Haunted by a childhood tragedy resulting in the death of his beloved brother, Anthony looks to the water for answers.

An ethereal swan-ike creature emerges and Anthony finds an unknown joy and freedom he has not felt since he was a boy.

But on returning home, he finds himself conflicted.

Swan Lake

Torn between his wife and his best friend, the mystical swan beckons.

Set designs by Dave Gillan, lighting by Peter Mumford and Tchaikovsky’s score played live by Northern Ballet Sinfonia complete the retelling.

Ayami Miyata was a beautiful Odette, and the most touchingly birdlike swan I have ever seen. And the partnership between her and Javier Torres as Anthony was superb.

So too was Torres’ partnership with Giuliano Contadini, as his friend, Simon, with the tension between physical play and more meaningful physical contact always present in their beautifully executed tumbles and lifts.

Matthew Koon and Kevin Poeung in Swan Lake

The male Friends of Anthony were superbly physical and playful in their dancing.

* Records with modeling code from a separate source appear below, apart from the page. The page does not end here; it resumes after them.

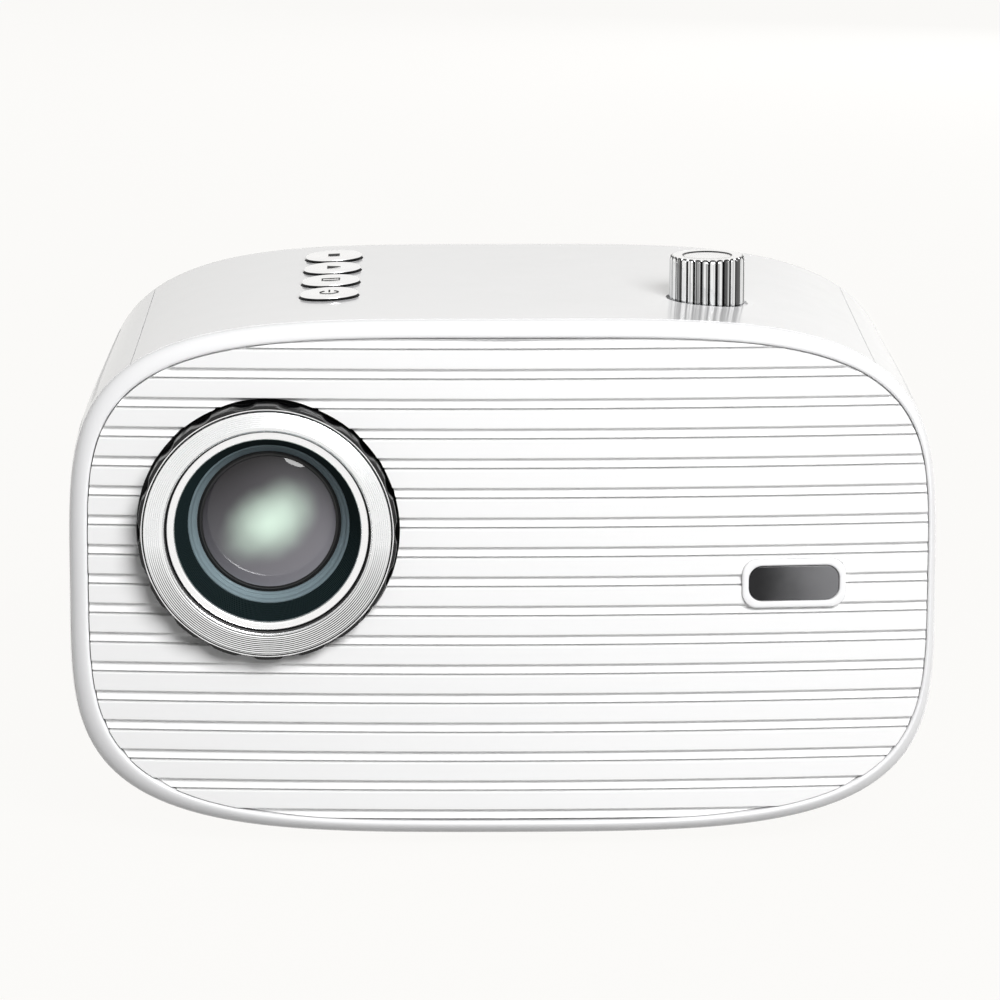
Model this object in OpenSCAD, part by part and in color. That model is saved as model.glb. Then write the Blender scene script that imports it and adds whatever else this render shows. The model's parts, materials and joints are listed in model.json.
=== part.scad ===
// Tabletop video projector with a built-in disc drive, millimetres.
// X runs to the viewer's right, the front with the lens faces -Y, +Z is up.
// The origin is the centre of the bounding box at the level of the feet.

/* [Body] */
// Width of the front rim
body_w = 232.6; // [228:0.2:250]
// Height of the front rim
body_h = 140.8; // [138:0.2:155]
// Depth from the front plane to the rear face
body_d = 143; // [141:0.5:160]
// Squareness of the outline: 2 is an ellipse, higher is squarer
squareness = 4; // [3.6:0.1:5]
// How far the sides swell behind the front rim
side_swell = 3; // [1:0.25:5]
// How much of that swelling is moved from the upper to the lower corners
swell_lean = 1.6; // [0:0.1:1.8]
// How far the underside swells below the front rim
belly = 4; // [2:0.25:6]
// Power of the depth at which the swelling peaks
swell_power = 0.55; // [0.45:0.05:1]
// How far the ends of the front curve back
front_bow = 6; // [4:0.25:7]
// Radius of the rear edges
rear_round = 12; // [10:0.5:14]
// Wall of the casing
wall = 2.2; // [1.8:0.1:2.4]
// Gap between two casing pieces
seam = 0.4; // [0.2:0.05:0.6]
// Polar angle of the seams between the side panels and the covers
side_seam_deg = 43.4; // [42:0.2:46]
// Gap between the underside and the table
ground_gap = 2; // [1.5:0.25:4]

/* [Front] */
// Depth of the visible part of the front rim
rim_d = 4; // [3.5:0.25:5]
// Depth over which the rim rounds off to its front edge
rim_round = 3.4; // [2.5:0.1:3.5]
// Mean width of the front rim's band at the sides
rim_side = 2.4; // [2.3:0.1:6]
// Mean width of the front rim's band above and below
rim_top = 3.6; // [3.4:0.1:6]
// Shift of the ribbed panel to the right of the rim's centre
panel_x = 1.4; // [0:0.1:1.5]
// Shift of the ribbed panel below the rim's centre
panel_drop = 1.1; // [0:0.1:1.5]
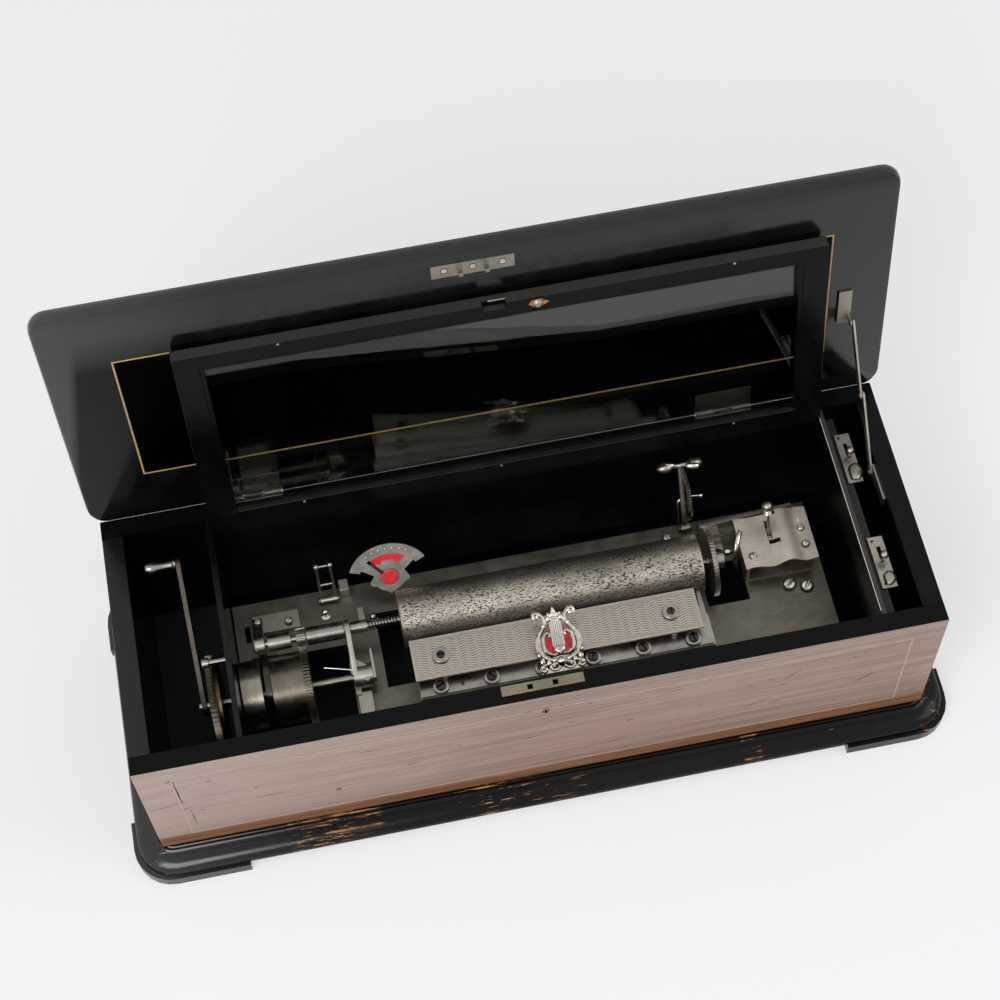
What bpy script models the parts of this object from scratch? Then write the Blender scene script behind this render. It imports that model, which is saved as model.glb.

Particularly captivating was an energetic pairing of Kevin Poeung and Matthew Koon.

There is no Black Swan in this Swan Lake. The character of Odilia is Anthony’s close friend and later his wife, competing with Simon for Anthony’s affections.

Anthony is torn not between good and evil but between his two closest friends.

Swan Lake

Swan Lake is at Milton Keynes Theatre until Saturday night.

Northern Ballet also performs its new children’s ballet, Tortoise & the Hare, at Milton Keynes Theatre tomorrow, Friday.